Reagan didn’t expect miracles. He appreciated that Castro hadn’t remained in power in Cuba for two decades accidentally. But the president judged a shot across the Cuban bow long overdue. And he could hope for movement on the Mariel problem. “
Maybe we’ll be sending Castro back his jailbirds and maniacs,” he wrote in his diary.
In the event, nothing of substance came of the Walters mission. Cuba continued to support its allies in Central America, and the Mariel refugees remained in the United States. But Reagan thought the effort wasn’t wasted. “
They are uptight thinking we may be planning an invasion,” he wrote of Castro and his comrades. “We aren’t but we’ll let them sweat.”

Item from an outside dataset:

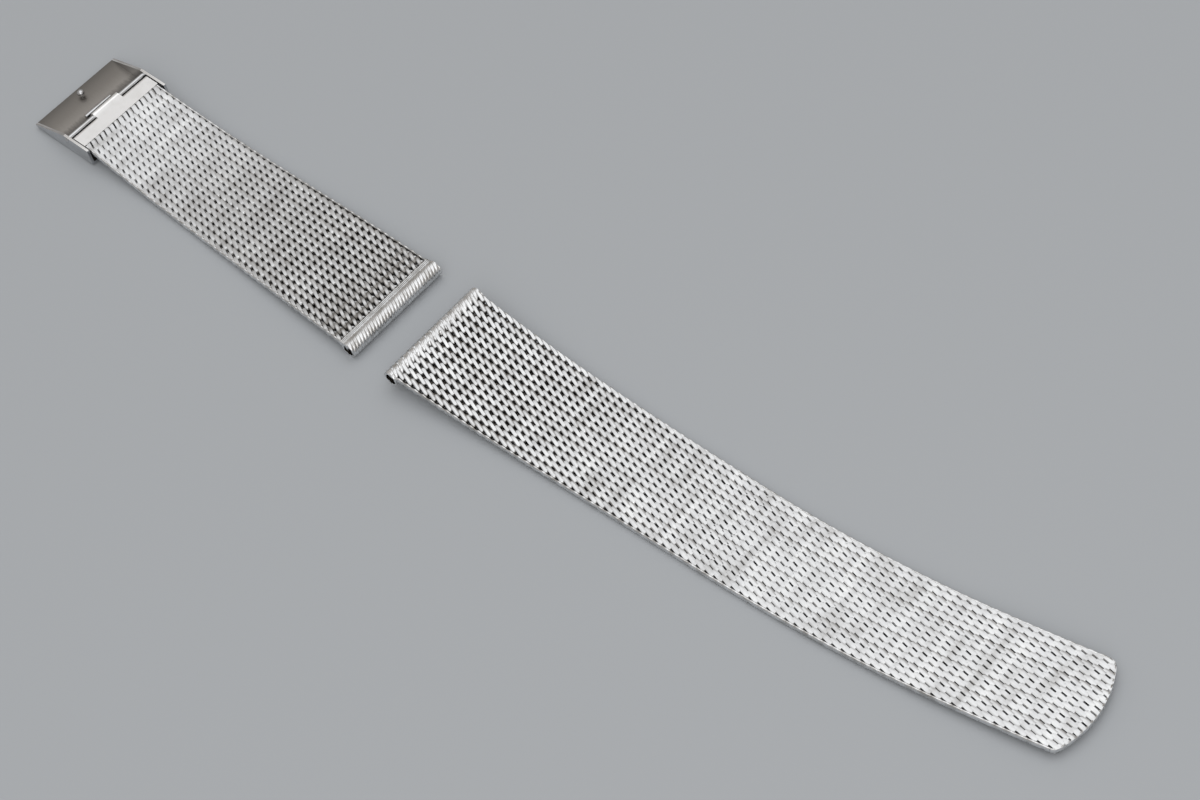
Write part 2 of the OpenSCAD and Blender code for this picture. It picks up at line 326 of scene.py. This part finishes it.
def longWidth(way):
    ease = np.clip(1 - way / longHalf["taper"], 0, 1) ** 2
    return longHalf["tailWidth"] + (lugRoll["width"] - longHalf["tailWidth"]) * ease


def longMiddle(way):
    length = rowsLong(longHalf["rows"])
    late = np.clip(2 * way / length - 1, 0, None)
    return longHalf["drift"] * way / length + longHalf["sweep"] * late ** 2


def shortWidth(way):
    ease = 1 - np.clip(way / rowsLong(shortHalf["rows"]), 0, 1) ** shortHalf["taperBow"]
    return shortHalf["claspWidth"] + (lugRoll["width"] - shortHalf["claspWidth"]) * ease


def shortMiddle(way):
    ease = np.clip(1 - way / rowsLong(shortHalf["driftRows"]), 0, 1) ** shortHalf["driftBow"]
    return -shortHalf["drift"] * (1 - ease)


def makeBand(prefix, half, bore, endTilt, width, middle):
    # a half's line through its joints, with what places the weave along it
    facing = half["facing"]
    rise = lugRoll["radius"] - mesh["thickness"] / 2 - half["lowered"]
    bends = [joints[f"{prefix}_bend_{k + 1}"] - bore for k in range(half["bends"])]
    knots = [(facing * bend[0], bend[2]) for bend in bends]
    # the first stretch touches the circle of radius rise round the bore
    tilt = math.atan2(knots[0][1], knots[0][0]) - math.asin(rise / math.hypot(*knots[0]))
    knots.insert(0, (-rise * math.sin(tilt), rise * math.cos(tilt)))
    start = lugRoll["radius"]
    used = start + sum(math.dist(a, b) for a, b in zip(knots, knots[1:]))
    left = rowsLong(half["rows"]) - used
    knots.append((knots[-1][0] + left * math.cos(endTilt), knots[-1][1] + left * math.sin(endTilt)))
    band = bandLine(knots, start)
    band.update(bore=bore, facing=facing, rise=rise, width=width, middle=middle,
                wornFrom=half["wornFrom"], wornTo=half["wornTo"], dulled=half["dulled"])
    return band


lastBend = joints[f"short_bend_{shortHalf['bends']}"]
claspTilt = math.atan2(claspPin[2] - lastBend[2], lastBend[0] - claspPin[0] - shortHalf["plateReach"])
tailTilt = math.radians(longHalf["tailTilt"])
longBand = makeBand("long", longHalf, mounts["long_lug_bore"], tailTilt, longWidth, longMiddle)
shortBand = makeBand("short", shortHalf, mounts["short_lug_bore"], claspTilt, shortWidth, shortMiddle)
print("band lines drawn", round(longBand["end"] / mm, 1), round(shortBand["end"] / mm, 1))


def srgb(code):
    # a hex colour as the shader's linear values
    parts = [int(code[i:i + 2], 16) / 255 for i in (1, 3, 5)]
    line = [c / 12.92 if c <= 0.04045 else ((c + 0.055) / 1.055) ** 2.4 for c in parts]
    return (*line, 1)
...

In late February 1982, Reagan decided the time was ripe for the speech the NSC had argued about. He ventured the few blocks from the White House to the headquarters of the Organization of American States and addressed a gathering of the group’s permanent council, along with other persons interested in Latin America. The first part of his speech was as innocuous as Jim Baker wanted it to be. “
In the commitment to freedom and independence, the peoples of this hemisphere are one,” Reagan said. “In this profound sense we are all Americans.” He proposed economic reforms to encourage prosperity among the countries of the
Caribbean basin, starting with the elimination of tariffs on imports to the United States from the countries of the region. To this he would add tax incentives for American firms to invest in the Caribbean basin and $350 million of new economic aid. “It is an integrated program that helps our neighbors help themselves, a program that will create conditions under which creativity and private enterprise and self-help can flourish,” Reagan said.
The second part of the speech invoked the sterner themes Bill Clark and Bill Casey wanted. “A new kind of colonialism stalks the world today and threatens our independence,” Reagan asserted. “It is brutal and totalitarian. It is not of our hemisphere, but it threatens our hemisphere and has established footholds on American soil for the expansion of its colonialist ambitions.” The Caribbean was at a crossroads. One route led toward a bright future of democracy, already embraced by two-thirds of the region’s countries. The other went a very different way. “The dark future is foreshadowed by the poverty and repression of Castro’s Cuba, the tightening grip of the totalitarian left in
Grenada and
Nicaragua, and the expansion of Soviet-backed, Cuban-managed support for violent revolution in Central America.”